Work to be completed: Reproduce the listing below verbatim.

Data excerpt:
· · · · · · ·

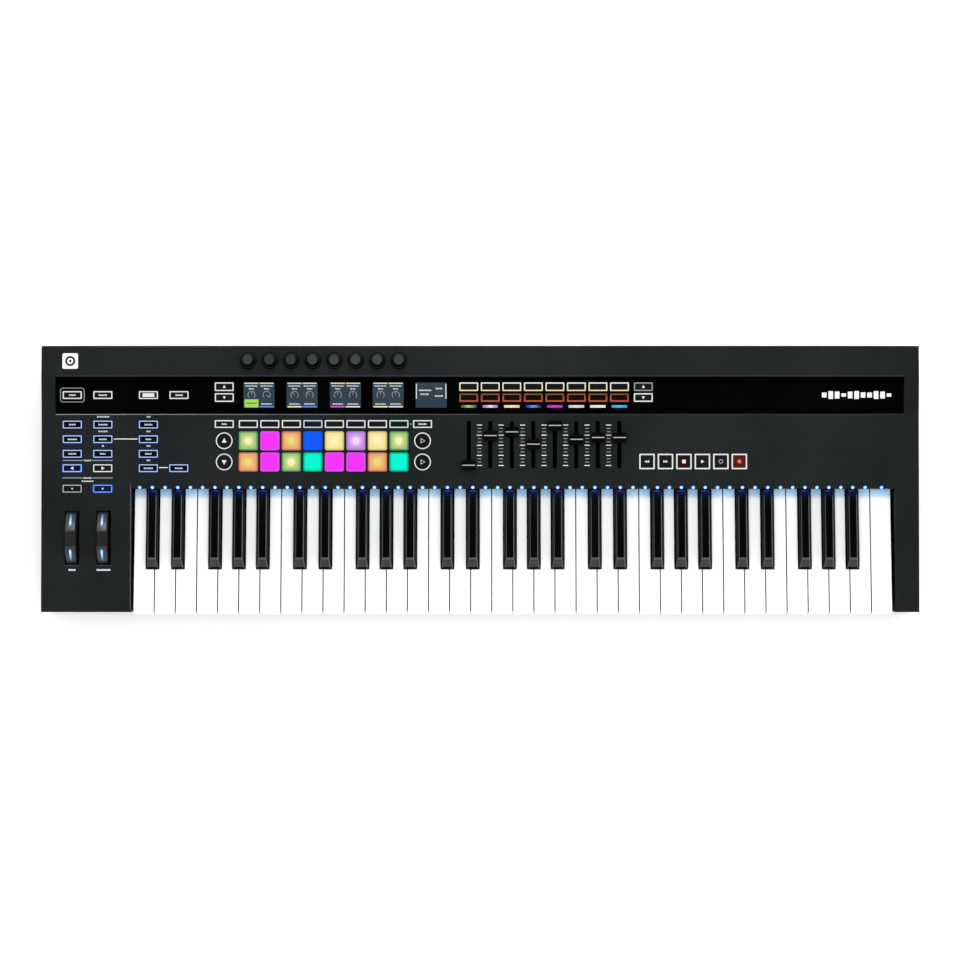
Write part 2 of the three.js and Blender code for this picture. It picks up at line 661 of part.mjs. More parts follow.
function displayWindow() {
  const middle = (WINDOW.left + WINDOW.right) / 2;
  const half = (WINDOW.right - WINDOW.left) / 2;
  const bottom = -WINDOW.recess + GAP;
  const sheet = boxGeometry(-half, half, -WINDOW.d / 2, WINDOW.d / 2, bottom, bottom + WINDOW.thick);
  const openings = [
    ...[...stripCaps, ...screenPlaces].map((c) => plug(STRIP, c, CAP_CLEARANCE, -CUT_PAST, CUT_PAST)),
  ];
  return solid(onSlope(STRIP, middle, WINDOW.y, sheet)).subtract(joined(openings));
}

// The board behind the window, with the five screens standing on it up to the window.
function displayBoard() {
  const board = plug(STRIP, cap(-135, SCREEN_Y, { w: 670, d: 32 }), 0, -9, -7.4);
  const backs = SCREEN_X.map((x) => plug(STRIP, cap(x, SCREEN_Y, { w: 38, d: 31 }), 0, -7.5, -3.5));
  const faces = screenPlaces.map((c) => plug(STRIP, c, 0, -4, -0.5));
  return joined([board, ...backs, ...faces]);
}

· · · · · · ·

Exercise result:
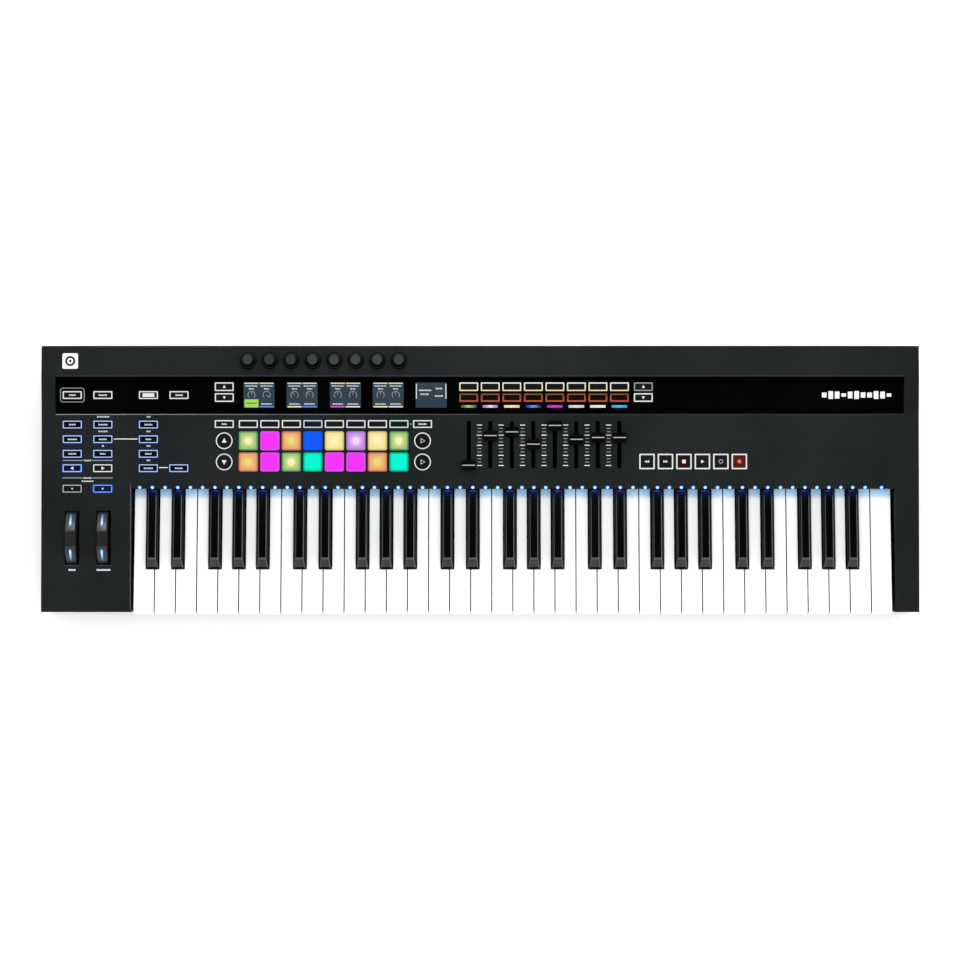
Write part 2 of the three.js and Blender code for this picture. It picks up at line 661 of part.mjs. More parts follow.
function displayWindow() {
  const middle = (WINDOW.left + WINDOW.right) / 2;
  const half = (WINDOW.right - WINDOW.left) / 2;
  const bottom = -WINDOW.recess + GAP;
  const sheet = boxGeometry(-half, half, -WINDOW.d / 2, WINDOW.d / 2, bottom, bottom + WINDOW.thick);
  const openings = [
    ...[...stripCaps, ...screenPlaces].map((c) => plug(STRIP, c, CAP_CLEARANCE, -CUT_PAST, CUT_PAST)),
  ];
  return solid(onSlope(STRIP, middle, WINDOW.y, sheet)).subtract(joined(openings));
}

// The board behind the window, with the five screens standing on it up to the window.
function displayBoard() {
  const board = plug(STRIP, cap(-135, SCREEN_Y, { w: 670, d: 32 }), 0, -9, -7.4);
  const backs = SCREEN_X.map((x) => plug(STRIP, cap(x, SCREEN_Y, { w: 38, d: 31 }), 0, -7.5, -3.5));
  const faces = screenPlaces.map((c) => plug(STRIP, c, 0, -4, -0.5));
  return joined([board, ...backs, ...faces]);
}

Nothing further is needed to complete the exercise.